As one Broker described the situation - by slapping sanctions on Cosco, the US has managed to pile further pressure on both China and Iran while simultaneously putting a rocket under the tanker market. We can only speculate as to which of those three outcomes were intentional.

The reality is that the US could have announced the sanctions at least a couple of months ago, if not earlier, so the timing of the sanctions salvo so close to the next round of China-US trade negotiations are at least suspicious.

Furthermore there are already fears that if these trade talks don’t work out for Washington, the sanctions could expand to CEST or even the ultimate parent Cosco Shipping.

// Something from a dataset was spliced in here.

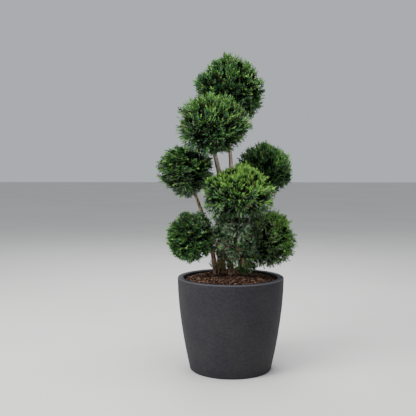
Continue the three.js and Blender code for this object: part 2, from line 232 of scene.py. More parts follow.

No doubt a certain other state shipping giant, who owns as many VLCCs as Cosco Shipping does, will be equally concerned as to whether they might now become the next target of the US, and the fallout already seems to have spread to the LNG shipping sector, where Teekay and Dynagas could be potentially affected owing to their partnership with Cosco in a number of artic LNG carriers.

So while Cosco perhaps should not have been quite so confident that this wasn’t an inevitability, it’s equally fair to say that the US application of its sanctions on Iran and Venezuela this year has been haphazard, inconsistent and mercurial. Ships have been blacklisted, and others related to the same entity allowed to trade. 

Entities have been sanctioned sweeping up ships that have no connection whatsoever. 

It seems OFAC wants to confuse and infuse fear and is deliberately leave opacity, providing wriggle room if needed. 

The stage is set for trade talks where the US has both the upper hand (if it wants to play it) and the ability to offer face-saving alternatives to the Chinese government.